The staffing challenge predates COVID, and some argue that the shortage of nursing home staff could have been mitigated, if not altogether avoided if the state invested more in public health and in its nursing schools.
This much is clear: The pandemic has underscored the need for long-term and deeply systemic solutions, such as better pay for certified nursing assistants, improved nurse training and more robust recruitment efforts to create a pipeline for the future.
More immediately, in Grand Rapids, the nonprofit United Methodist Retirement Communities & Porter Hills will distribute $5.2 million in commitment bonuses that range from $400 to $14,000, according to the industry news site, McKnight’s Long-Term Care News.
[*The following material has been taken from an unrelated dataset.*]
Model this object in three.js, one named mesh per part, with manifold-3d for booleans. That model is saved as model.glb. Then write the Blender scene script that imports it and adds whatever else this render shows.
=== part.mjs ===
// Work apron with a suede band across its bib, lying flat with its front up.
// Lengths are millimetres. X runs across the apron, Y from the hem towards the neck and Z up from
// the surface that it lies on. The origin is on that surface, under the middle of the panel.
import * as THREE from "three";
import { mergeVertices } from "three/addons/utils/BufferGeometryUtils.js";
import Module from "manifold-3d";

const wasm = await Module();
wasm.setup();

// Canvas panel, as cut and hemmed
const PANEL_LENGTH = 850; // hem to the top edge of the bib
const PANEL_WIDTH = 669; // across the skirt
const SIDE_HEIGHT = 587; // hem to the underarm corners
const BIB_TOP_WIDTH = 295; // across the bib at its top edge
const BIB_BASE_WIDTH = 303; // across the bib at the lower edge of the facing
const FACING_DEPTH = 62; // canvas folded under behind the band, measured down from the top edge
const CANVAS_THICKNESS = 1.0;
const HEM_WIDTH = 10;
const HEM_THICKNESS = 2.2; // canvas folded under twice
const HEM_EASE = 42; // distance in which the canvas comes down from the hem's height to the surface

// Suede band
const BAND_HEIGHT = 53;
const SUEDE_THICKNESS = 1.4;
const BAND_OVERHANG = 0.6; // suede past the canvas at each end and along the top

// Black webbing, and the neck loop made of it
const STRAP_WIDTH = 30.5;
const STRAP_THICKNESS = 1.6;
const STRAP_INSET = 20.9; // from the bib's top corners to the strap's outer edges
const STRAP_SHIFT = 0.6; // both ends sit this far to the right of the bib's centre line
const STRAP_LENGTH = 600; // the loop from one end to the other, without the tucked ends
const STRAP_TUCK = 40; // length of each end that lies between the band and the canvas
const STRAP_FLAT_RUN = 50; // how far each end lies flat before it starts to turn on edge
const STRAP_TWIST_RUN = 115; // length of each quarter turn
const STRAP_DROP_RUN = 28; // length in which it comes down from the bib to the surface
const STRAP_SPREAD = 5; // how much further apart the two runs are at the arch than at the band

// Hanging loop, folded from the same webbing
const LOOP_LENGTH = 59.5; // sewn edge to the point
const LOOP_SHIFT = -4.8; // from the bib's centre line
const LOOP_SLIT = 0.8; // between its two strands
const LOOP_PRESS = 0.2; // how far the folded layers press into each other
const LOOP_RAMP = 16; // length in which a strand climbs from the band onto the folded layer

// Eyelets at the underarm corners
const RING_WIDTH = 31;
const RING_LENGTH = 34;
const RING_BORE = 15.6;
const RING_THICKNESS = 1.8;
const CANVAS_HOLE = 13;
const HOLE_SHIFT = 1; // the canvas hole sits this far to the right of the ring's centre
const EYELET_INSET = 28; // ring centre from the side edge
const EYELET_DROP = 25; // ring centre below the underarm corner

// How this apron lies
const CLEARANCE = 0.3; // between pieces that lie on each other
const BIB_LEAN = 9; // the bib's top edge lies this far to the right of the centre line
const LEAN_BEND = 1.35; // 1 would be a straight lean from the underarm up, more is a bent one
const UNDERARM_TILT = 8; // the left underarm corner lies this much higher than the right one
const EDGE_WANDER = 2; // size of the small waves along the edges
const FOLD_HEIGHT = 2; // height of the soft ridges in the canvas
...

And in addition to pay raises and attendance incentives — some facilities have offered facility-based training for unskilled and new workers to create paths to better pay and benefits, administrators and advocates told Bridge.
The Spectrum hospital system helped pick up some of the costs for nursing homes on the west side of the state, according to Tuttle, the senior vice president.
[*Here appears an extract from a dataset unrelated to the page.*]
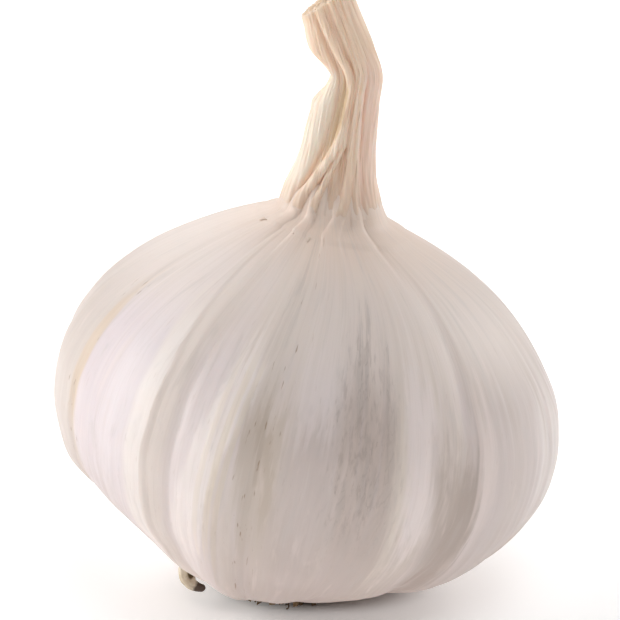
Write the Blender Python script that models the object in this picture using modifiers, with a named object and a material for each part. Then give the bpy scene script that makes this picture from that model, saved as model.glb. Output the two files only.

Meanwhile, the Health Care Association of Michigan, an industry group that also represents Michigan’s for-profit side of long-term care, joined the Michigan hospital association in November to request $650 million in state money that would, in part, help recruit and train new staff.
An HCAM member survey found similar data to the Labor of Bureau Statistics, Melissa Samuel, HCAM’s executive director told Bridge Michigan at the time. She also confirmed that some Michigan facilities — facing staffing shortages — have consolidated remaining staff and residents in limited sections of nursing homes, shutting down other areas of their buildings.
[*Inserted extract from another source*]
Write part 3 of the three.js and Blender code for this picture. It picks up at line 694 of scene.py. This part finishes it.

In the Upper Peninsula, the UP Health System and other hospitals had difficulty placing patients in long-term care this fall, said Gary Gustafson, who helps coordinate health care efforts at the District 1 Regional Medical Response Coalition.
Among the “pretty impressive” efforts to retain current staff and find new workers, too, are changing policies to allow more leeway for holidays and weekends off, as well as transportation and daycare assistance for workers, said Dr. Don Edwards, medical director at the coalition.
He said the strategy appears to be working.
Late last week, Edwards said, long-term-care leaders told the U.P. coalition that the critical staff shortage has begun to ease, if just slightly.
“That's the first time I've heard in a long time that, you know, we're starting to see more interest in coming back. So maybe that is a precursor” to a more permanent solution, he said.
Still, the industry’s long-term staffing challenges remain, raising concerns about the quality of care for tens of thousands of residents as they age. Michigan, as it happens, is “graying” at a greater clip than most states. More than 7 percent of Michigan residents are 70 and older, while the state's median age — 39.8 years old — is 14th highest in the nation. The national median age is 38.5 years.
“We knew we’d have a shortage in workers,” said Brian Pangle, president and CEO of Grand Rapids-based Clark Retirement Community. “COVID has only accelerated and increased that.”